Dr. Geisler summarizes the information to be gleaned from these sources:
The primary sources for the life of Christ are the four Gospels. However there are considerable reports from non-Christian sources that supplement and confirm the Gospel accounts.  These come largely from Greek, Roman, Jewish and Sameritan sources of the first century. In brief they inform us that:
1.     Jesus was from Nazareth;
2.     He lived a wise and virtuous life;
3.     He was crucified in Palestine under Pontius Pilate during the reign of Tiberius Caesar at Passover time, being considered the Jewish King;
4.     He was believed by his disciples to have been raised from the dead three days later;
5.     His enemies acknowledged that he performed unusual feats they called ‘sorcery’;
6.     His small band of disciples multiplied rapidly, spreading even as far a Rome;
7.     His disciples denied polytheism, lived moral lives, and worshiped Christ as Divine.
This picture confirms the view of Christ presented in the New Testament Gospels. (Geisler, Norman L. Baker Encyclopedia of Christian Apologetics. Grand Rapids: Baker, 1998, pg. 384-385)
For Further Study
J. N. D. Anderson, Christianity: The Witness of History
F. F. Bruce, The New Testament Documents: Are They Reliable?
F. F. Bruce, Jesus and Christian Origins Outside the New Testament
Eusebius, Ecclesiastical History, C. F. Cruse, trans.
Flavius Josephus, Antiquities of the Jews
Josh McDowell and Bill Wilson, He Walked Among Us
G. Habermas, The Historical Jesus, chapter 9
Lucian of Samosata, The Works of Lucian of Samosata
Origen, Contra Celsus
Pliny the Younger, Letters. W. Melmoth, trans.
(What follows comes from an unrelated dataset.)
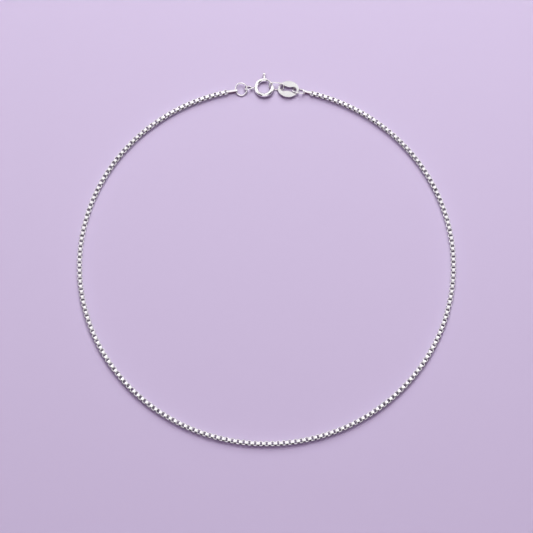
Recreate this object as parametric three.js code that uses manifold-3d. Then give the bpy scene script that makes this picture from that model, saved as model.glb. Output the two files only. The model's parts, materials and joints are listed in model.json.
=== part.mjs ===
// Silver box-chain anklet, closed and lying flat on a surface. Millimetres, +Z up, X to the right, Y away.
import * as THREE from "three";
import { mergeVertices } from "three/addons/utils/BufferGeometryUtils.js";
import Module from "manifold-3d";

const wasm = await Module();
wasm.setup();

// Driving dimensions of the loop: its whole length is the anklet's size
const LOOP_LENGTH = 279.4;
const LOOP_RADIUS = LOOP_LENGTH / (2 * Math.PI);
const CHAIN_START_DEG = 102.5;
const CHAIN_SPAN_DEG = 333.4;

// Box chain: short square links bent from strip, each turned a quarter turn to the next
const LINK_COUNT = 387;
const LINK_LENGTH = 1.02;
const LINK_WIDTH = 1.2;
const LINK_HOLE_WIDTH = 0.68;
const LINK_RIM_WIDTH = 0.58;
const LINK_PITCH = (LOOP_RADIUS * THREE.MathUtils.degToRad(CHAIN_SPAN_DEG)) / LINK_COUNT;
const LINK_END_WALL = (LINK_LENGTH - LINK_PITCH) / 2;
const CHAIN_HEIGHT = LINK_WIDTH / 2;

// End tabs: long strip loops on edge, which hold the chain's last links
const TAB_HEIGHT = 1.18;
const TAB_STRIP_WIDTH = 0.48;
const TAB_STRIP_THICKNESS = 0.2;
const TAB_OUTER_ROUND = 0.34;
const TAB_IN_LINK = 0.08;
const TAB_CORNER_STEPS = 4;
const LEFT_TAB_LENGTH = 2.96;
const RIGHT_TAB_LENGTH = 2.44;
const LEFT_TAB_TURN_DEG = 8.5;
const RIGHT_TAB_TURN_DEG = 165.5;

// Spring ring clasp, lying with its east side propped on the link that runs under it
const CLASP_CENTRE = new THREE.Vector2(-0.56, 44.64);
const CLASP_HEIGHT = 0.69;
const CLASP_TILT_DEG = -5.9;
const RING_RADIUS = 2.02;
const RING_TUBE_RADIUS = 0.48;
const RING_BORE_RADIUS = 0.29;
const RING_MOUTH_DEG = 8;
const RING_TIP_DEG = 69;
const RING_END_DEPTH = 0.3;
const RING_SIDES = 12;
const BORE_SIDES = 8;
const BORE_END_DEG = 208;
const SOCKET_END_DEG = -16;
const MOUTH_OVERLAP_DEG = 20;
const SLOT_END_DEG = 152;
const SLOT_STEPS = 10;

// Latch: a wire that slides round inside the tube, with a ball on a stem to pull it by
const LATCH_WIRE_RADIUS = 0.215;
const LATCH_TIP_DEG = 0;
const LATCH_TAIL_DEG = 138;
const STEM_RADIUS = 0.21;
const STEM_SIDES = 10;
const STEM_DEG = 90;
const STEM_REACH = 3.2;
const BALL_RADIUS = 0.45;
const BALL_SIDES = 14;
const BALL_REACH = 3.44;
const SLOT_CLEARANCE = 0.06;

// Eyelet: the small loop soldered to the west side of the spring ring
const EYELET_OFFSET = new THREE.Vector3(-3.88, -0.12, 0.316);
const EYELET_HALF_LENGTH = 0.823;
const EYELET_HALF_WIDTH = 0.68;
const EYELET_WIRE_RADIUS = 0.165;
const EYELET_TILT_DEG = -33;
const EYELET_NECK_RADIUS = 0.2;
const EYELET_NECK_LENGTH = 0.72;

// Jump ring and oval links: half length runs east-west, half width across it, to the middle of the wire.
// The tilt lifts the north side; a squareness of 2 is an ellipse, and more has straighter sides.
const JUMP_RING = {
  centre: new THREE.Vector3(-6.185, 44.208, 0.59),
  halfLength: 1.395,
  halfWidth: 1.524,
  squareness: 2,
  wireRadius: 0.18,
  tiltDeg: 13.5,
  turnDeg: 10,
};
const CLASP_LINK = {
  centre: new THREE.Vector3(2.44, 44.91, 0.826),
  halfLength: 1.75,
  halfWidth: 0.9,
  squareness: 3.47,
  wireRadius: 0.165,
  tiltDeg: 44.7,
  turnDeg: -4.6,
};
const TAG_LINK = {
  centre: new THREE.Vector3(7.884, 43.743, 0.627),
  halfLength: 1.445,
  halfWidth: 0.788,
  squareness: 3.45,
  wireRadius: 0.165,
  tiltDeg: -32.1,
  turnDeg: -11.2,
};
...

A. Roberts and J. Donaldson, eds., The Ante-Nicene Fathers
Suetonius, Life of Claudius
Suetonius, Life of Nero
Tacitus, Annals
A Final Quote on Archaeology:
Nelson Glueck, the renowned Jewish archaeologist, wrote: “It may be stated categorically that no archaeological discovery has ever controverted a biblical reference.  …the almost incredibly accurate historical memory of the Bible, and particularly so when it is fortified by archaeological fact.” (Glueck, Nelson. Rivers in the Desert: History of Negev. New York: Farrar, Stratus, and Cadahy, 1959, pg. 31)

Wrapping It Up
It is popular for critics of the Bible and the belief systems it chronicles to assert that the early adherents of these beliefs took poetic license over the years with these texts in order to achieve their religious ends.  The facts tell a different story.  Christians can stand tall on the books of the Bible with an assurance that they accurately reflect the original writings of their authors unpolluted by transmission through the ages.  Whether these authors ran fast and loose with the truth is another issue, but let's put to rest these ridiculous notions regarding inaccuracies due to the transmission of the scriptures over the years.